TASK DIRECTIONS => Pick out each line of the records in which the word "parts" appears.

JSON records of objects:
--- begin ---
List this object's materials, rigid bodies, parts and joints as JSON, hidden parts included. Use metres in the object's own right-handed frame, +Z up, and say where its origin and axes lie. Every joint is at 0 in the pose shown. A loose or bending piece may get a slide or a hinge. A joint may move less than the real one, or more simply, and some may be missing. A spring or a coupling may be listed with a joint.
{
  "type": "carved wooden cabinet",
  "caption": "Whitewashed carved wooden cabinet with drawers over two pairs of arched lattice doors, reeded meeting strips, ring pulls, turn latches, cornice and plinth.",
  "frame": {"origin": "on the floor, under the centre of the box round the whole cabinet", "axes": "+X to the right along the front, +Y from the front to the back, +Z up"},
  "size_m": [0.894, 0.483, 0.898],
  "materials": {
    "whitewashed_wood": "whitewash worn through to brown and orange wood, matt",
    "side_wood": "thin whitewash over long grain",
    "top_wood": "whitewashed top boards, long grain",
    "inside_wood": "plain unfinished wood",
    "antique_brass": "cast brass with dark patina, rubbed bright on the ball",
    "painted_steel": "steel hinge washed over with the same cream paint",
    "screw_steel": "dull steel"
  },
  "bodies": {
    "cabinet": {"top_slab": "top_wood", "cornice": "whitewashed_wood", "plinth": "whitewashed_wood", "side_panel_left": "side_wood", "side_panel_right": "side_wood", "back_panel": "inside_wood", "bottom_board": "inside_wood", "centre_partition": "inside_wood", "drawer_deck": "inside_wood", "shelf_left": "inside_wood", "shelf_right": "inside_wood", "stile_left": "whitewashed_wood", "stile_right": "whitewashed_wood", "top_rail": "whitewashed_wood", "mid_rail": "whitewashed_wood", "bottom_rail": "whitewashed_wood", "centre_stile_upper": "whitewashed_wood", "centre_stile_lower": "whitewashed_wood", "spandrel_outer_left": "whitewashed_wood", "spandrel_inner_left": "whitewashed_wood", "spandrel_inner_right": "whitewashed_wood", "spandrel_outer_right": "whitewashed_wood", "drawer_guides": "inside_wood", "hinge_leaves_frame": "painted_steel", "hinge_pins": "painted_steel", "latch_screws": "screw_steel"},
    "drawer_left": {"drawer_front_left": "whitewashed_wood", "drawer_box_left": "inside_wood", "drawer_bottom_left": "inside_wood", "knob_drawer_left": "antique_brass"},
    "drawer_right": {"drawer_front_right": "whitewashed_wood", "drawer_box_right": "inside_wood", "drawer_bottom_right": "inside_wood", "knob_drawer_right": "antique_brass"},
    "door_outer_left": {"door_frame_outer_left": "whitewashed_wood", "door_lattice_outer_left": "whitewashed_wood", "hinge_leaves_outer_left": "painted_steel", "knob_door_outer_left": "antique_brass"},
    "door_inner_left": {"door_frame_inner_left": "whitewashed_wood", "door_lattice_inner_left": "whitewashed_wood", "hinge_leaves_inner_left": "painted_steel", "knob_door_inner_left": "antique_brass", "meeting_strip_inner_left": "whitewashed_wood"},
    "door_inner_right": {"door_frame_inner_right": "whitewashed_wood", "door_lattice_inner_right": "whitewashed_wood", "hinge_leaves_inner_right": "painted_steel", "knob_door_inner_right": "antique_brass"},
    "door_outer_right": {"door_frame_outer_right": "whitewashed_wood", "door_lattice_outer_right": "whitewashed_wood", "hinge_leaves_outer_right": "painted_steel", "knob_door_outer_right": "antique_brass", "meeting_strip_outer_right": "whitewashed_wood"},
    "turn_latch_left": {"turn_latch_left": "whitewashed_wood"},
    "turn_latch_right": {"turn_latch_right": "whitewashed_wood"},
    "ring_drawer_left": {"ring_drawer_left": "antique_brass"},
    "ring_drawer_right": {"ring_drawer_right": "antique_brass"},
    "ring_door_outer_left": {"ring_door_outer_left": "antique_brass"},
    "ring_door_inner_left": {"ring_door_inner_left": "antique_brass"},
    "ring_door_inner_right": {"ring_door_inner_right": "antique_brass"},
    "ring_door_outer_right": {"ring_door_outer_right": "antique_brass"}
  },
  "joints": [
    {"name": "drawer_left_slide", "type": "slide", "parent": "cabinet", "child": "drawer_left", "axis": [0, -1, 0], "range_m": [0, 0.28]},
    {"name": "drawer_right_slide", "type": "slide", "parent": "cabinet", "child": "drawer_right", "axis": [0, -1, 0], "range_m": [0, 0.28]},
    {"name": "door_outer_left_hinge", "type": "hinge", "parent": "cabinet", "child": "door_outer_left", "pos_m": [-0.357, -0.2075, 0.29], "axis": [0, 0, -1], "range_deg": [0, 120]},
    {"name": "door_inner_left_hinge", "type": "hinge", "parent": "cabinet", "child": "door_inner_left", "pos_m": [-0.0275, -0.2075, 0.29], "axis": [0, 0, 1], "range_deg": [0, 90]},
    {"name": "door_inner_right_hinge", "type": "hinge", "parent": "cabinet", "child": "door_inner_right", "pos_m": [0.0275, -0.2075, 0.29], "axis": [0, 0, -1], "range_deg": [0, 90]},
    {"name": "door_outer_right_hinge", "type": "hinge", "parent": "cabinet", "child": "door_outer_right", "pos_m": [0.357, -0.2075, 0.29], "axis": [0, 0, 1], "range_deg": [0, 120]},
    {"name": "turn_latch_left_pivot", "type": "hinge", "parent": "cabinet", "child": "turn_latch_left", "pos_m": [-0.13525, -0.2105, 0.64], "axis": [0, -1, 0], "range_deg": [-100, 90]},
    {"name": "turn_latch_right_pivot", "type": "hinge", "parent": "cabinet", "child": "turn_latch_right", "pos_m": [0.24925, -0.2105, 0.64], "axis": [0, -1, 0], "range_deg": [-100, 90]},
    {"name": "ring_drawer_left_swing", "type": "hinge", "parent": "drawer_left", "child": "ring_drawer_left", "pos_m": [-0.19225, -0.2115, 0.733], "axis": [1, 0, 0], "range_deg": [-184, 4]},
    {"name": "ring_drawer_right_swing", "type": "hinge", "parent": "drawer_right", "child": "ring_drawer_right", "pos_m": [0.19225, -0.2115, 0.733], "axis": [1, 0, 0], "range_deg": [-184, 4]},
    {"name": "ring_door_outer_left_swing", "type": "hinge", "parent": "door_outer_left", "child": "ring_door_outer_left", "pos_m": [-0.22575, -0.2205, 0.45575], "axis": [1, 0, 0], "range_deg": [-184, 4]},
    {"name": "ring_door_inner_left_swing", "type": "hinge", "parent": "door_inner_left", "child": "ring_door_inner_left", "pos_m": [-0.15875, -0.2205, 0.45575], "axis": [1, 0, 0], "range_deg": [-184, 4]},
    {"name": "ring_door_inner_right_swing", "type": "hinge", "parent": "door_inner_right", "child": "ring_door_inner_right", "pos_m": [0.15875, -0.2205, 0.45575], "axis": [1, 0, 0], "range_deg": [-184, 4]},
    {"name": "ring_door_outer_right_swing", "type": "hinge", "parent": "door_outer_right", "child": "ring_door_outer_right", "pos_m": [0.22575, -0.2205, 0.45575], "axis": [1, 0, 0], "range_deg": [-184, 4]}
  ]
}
--- end ---
--- begin ---
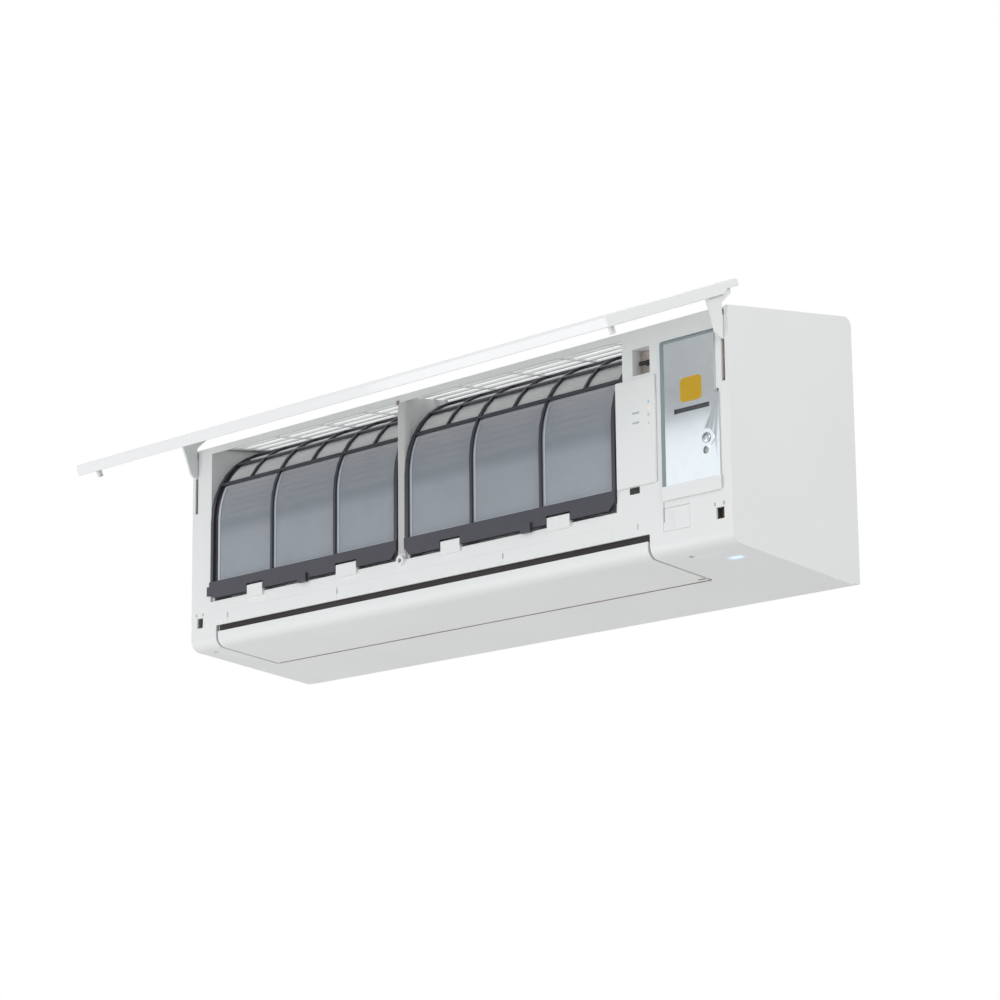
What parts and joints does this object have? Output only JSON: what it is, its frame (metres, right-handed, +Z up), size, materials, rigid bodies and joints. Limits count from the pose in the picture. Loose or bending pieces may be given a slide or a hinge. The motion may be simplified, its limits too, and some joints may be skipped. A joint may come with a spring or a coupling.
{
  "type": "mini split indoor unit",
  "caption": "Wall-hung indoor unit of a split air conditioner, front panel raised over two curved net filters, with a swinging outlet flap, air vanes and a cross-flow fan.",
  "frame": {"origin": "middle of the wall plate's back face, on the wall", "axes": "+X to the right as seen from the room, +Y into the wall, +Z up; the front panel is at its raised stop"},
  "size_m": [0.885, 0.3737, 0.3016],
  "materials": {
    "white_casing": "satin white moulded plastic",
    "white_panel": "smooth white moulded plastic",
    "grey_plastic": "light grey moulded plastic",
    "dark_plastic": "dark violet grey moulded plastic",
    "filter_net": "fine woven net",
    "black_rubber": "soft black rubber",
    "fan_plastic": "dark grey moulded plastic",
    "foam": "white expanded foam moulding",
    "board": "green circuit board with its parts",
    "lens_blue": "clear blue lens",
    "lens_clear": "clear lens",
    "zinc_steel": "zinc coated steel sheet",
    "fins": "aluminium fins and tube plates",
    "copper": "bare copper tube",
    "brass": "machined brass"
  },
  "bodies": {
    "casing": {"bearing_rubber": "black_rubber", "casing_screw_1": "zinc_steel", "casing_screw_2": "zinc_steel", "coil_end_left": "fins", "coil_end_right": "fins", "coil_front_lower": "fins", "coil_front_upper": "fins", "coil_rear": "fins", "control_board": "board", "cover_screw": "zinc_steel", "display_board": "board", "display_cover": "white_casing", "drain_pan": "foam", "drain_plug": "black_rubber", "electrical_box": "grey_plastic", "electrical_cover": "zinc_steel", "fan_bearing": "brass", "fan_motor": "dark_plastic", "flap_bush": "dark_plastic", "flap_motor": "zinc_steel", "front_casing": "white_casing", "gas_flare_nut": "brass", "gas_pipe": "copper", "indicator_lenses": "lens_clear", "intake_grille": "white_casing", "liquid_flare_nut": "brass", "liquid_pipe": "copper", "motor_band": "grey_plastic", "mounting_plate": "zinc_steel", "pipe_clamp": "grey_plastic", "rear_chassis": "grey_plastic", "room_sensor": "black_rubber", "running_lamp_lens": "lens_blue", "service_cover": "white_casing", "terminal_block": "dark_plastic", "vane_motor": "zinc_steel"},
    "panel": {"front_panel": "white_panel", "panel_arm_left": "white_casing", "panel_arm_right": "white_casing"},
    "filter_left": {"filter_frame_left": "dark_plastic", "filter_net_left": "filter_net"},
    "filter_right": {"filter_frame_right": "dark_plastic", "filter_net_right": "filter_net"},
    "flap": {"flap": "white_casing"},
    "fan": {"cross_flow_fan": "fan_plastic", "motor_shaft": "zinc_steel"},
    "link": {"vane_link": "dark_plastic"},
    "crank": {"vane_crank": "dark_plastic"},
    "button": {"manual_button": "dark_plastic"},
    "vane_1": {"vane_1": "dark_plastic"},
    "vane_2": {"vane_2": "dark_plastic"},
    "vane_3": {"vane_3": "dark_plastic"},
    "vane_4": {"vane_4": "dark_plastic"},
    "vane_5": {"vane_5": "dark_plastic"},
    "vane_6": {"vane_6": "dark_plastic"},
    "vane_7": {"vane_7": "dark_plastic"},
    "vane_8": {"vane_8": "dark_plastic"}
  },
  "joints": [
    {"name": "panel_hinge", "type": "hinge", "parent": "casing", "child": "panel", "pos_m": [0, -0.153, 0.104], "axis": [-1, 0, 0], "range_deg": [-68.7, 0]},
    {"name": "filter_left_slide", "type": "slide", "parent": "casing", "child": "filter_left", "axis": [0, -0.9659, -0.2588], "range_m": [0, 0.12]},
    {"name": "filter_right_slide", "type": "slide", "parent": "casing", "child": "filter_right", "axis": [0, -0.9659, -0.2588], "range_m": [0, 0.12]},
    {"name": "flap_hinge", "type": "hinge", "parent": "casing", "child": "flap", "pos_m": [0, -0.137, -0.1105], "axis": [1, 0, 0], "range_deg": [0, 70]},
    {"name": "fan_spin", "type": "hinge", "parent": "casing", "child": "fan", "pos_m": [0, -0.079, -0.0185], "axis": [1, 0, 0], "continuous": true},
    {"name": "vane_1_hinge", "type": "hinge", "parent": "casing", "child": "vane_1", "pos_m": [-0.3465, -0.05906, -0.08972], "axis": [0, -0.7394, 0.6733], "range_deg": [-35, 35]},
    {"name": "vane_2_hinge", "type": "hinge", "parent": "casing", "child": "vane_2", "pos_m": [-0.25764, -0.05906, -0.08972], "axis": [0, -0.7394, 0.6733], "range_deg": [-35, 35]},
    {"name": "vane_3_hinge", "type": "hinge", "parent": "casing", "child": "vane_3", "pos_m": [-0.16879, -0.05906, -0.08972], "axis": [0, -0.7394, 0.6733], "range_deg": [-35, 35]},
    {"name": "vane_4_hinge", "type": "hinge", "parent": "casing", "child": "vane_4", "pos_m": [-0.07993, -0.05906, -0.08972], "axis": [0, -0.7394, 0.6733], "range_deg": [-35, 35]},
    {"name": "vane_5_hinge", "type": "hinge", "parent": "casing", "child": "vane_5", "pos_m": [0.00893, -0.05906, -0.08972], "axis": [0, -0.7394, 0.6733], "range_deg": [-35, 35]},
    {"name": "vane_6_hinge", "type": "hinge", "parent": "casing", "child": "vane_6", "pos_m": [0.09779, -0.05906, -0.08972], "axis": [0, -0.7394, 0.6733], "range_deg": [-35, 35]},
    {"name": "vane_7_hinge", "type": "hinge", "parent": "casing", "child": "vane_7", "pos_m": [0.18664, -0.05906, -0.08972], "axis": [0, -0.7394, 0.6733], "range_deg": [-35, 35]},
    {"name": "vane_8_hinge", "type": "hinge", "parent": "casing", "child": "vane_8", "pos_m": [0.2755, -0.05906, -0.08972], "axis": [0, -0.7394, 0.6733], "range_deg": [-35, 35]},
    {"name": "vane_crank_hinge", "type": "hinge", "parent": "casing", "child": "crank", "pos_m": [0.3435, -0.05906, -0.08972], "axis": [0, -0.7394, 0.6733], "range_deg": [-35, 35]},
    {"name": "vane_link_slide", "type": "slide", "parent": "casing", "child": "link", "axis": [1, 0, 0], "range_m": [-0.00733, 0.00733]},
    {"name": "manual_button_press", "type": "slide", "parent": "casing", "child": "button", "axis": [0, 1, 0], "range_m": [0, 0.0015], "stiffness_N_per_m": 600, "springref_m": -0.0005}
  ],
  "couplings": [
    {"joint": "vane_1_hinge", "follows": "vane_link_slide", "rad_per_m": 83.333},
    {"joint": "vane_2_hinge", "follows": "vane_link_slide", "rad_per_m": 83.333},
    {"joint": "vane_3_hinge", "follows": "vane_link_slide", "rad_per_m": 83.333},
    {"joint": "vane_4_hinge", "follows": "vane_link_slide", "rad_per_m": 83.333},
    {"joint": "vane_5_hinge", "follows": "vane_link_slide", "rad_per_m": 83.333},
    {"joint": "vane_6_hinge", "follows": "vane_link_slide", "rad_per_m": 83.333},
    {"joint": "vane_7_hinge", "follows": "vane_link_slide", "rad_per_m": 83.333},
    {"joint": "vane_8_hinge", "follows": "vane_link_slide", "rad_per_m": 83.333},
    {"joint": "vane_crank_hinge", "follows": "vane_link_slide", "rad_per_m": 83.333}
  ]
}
--- end ---
--- begin ---
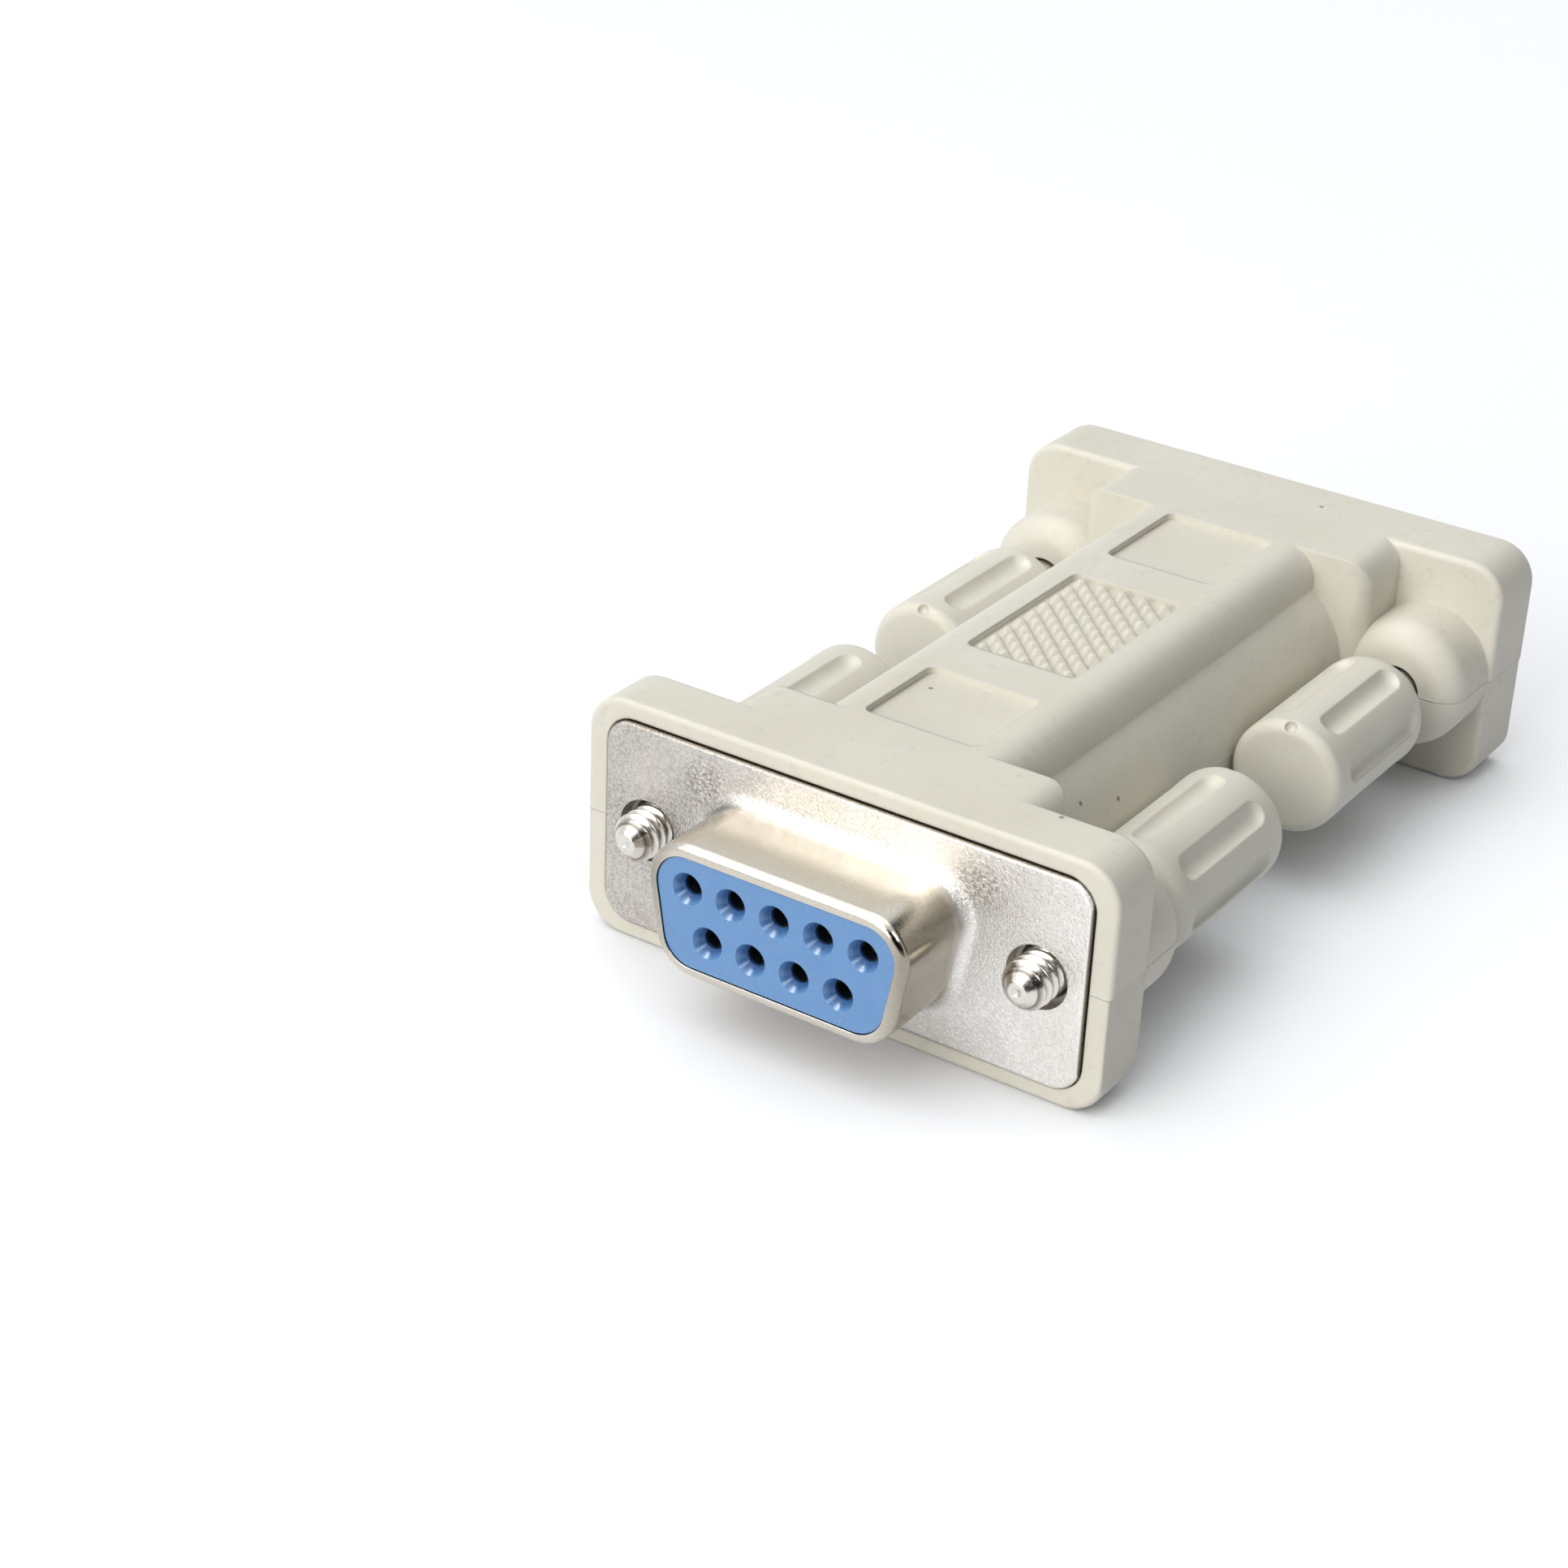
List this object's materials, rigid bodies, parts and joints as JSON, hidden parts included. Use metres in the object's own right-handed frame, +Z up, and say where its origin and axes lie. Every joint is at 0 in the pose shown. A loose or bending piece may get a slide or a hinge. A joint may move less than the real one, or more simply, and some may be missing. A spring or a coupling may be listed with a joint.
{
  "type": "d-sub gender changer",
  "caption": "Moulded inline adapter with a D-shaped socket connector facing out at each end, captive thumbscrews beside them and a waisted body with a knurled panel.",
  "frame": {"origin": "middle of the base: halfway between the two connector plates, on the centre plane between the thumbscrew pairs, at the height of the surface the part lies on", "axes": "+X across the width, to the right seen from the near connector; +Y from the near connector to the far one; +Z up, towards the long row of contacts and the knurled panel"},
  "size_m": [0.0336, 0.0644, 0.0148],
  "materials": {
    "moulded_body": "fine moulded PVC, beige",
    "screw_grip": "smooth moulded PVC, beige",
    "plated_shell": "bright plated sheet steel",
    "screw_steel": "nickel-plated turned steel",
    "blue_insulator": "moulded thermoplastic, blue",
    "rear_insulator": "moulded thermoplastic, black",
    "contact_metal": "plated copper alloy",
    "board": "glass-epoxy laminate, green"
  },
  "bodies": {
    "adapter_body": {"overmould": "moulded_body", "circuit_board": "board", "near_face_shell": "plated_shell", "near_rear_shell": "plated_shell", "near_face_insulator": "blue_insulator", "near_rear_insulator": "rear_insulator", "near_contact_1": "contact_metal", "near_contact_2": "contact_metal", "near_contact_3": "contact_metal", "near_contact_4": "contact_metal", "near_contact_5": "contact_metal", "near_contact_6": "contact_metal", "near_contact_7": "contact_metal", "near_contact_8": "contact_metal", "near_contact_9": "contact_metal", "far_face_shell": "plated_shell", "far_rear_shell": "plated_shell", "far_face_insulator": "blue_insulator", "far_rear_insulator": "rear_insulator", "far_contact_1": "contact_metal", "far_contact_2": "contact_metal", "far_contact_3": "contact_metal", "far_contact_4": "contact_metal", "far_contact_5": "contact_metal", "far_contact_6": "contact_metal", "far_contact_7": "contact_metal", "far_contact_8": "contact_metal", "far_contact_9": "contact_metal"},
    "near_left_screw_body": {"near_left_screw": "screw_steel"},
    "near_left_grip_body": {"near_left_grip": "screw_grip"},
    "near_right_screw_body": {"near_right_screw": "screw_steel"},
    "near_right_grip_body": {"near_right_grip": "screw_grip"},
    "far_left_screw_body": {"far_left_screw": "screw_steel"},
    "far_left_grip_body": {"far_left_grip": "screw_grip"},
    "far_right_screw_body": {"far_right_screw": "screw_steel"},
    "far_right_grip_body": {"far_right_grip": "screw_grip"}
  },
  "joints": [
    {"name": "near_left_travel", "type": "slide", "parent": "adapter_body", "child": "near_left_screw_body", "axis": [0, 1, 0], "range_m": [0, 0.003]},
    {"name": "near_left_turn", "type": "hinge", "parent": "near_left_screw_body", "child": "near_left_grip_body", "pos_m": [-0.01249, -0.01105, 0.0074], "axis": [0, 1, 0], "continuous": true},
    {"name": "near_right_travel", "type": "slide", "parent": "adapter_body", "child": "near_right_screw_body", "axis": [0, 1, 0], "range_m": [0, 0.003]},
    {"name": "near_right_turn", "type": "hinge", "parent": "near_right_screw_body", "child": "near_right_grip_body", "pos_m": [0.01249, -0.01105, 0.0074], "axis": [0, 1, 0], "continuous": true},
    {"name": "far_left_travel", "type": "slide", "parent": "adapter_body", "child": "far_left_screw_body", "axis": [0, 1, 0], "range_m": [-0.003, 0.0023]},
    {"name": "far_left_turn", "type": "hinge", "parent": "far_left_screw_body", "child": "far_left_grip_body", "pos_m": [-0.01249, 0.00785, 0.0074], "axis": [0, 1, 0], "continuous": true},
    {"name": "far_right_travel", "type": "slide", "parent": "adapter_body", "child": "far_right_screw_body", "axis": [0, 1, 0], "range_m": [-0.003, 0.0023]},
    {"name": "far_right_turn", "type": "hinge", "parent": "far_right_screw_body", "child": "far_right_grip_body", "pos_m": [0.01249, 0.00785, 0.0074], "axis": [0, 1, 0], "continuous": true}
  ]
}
--- end ---
EXERCISE RESPONSE =>
List this object's materials, rigid bodies, parts and joints as JSON, hidden parts included. Use metres in the object's own right-handed frame, +Z up, and say where its origin and axes lie. Every joint is at 0 in the pose shown. A loose or bending piece may get a slide or a hinge. A joint may move less than the real one, or more simply, and some may be missing. A spring or a coupling may be listed with a joint.
What parts and joints does this object have? Output only JSON: what it is, its frame (metres, right-handed, +Z up), size, materials, rigid bodies and joints. Limits count from the pose in the picture. Loose or bending pieces may be given a slide or a hinge. The motion may be simplified, its limits too, and some joints may be skipped. A joint may come with a spring or a coupling.
    "board": "green circuit board with its parts",
List this object's materials, rigid bodies, parts and joints as JSON, hidden parts included. Use metres in the object's own right-handed frame, +Z up, and say where its origin and axes lie. Every joint is at 0 in the pose shown. A loose or bending piece may get a slide or a hinge. A joint may move less than the real one, or more simply, and some may be missing. A spring or a coupling may be listed with a joint.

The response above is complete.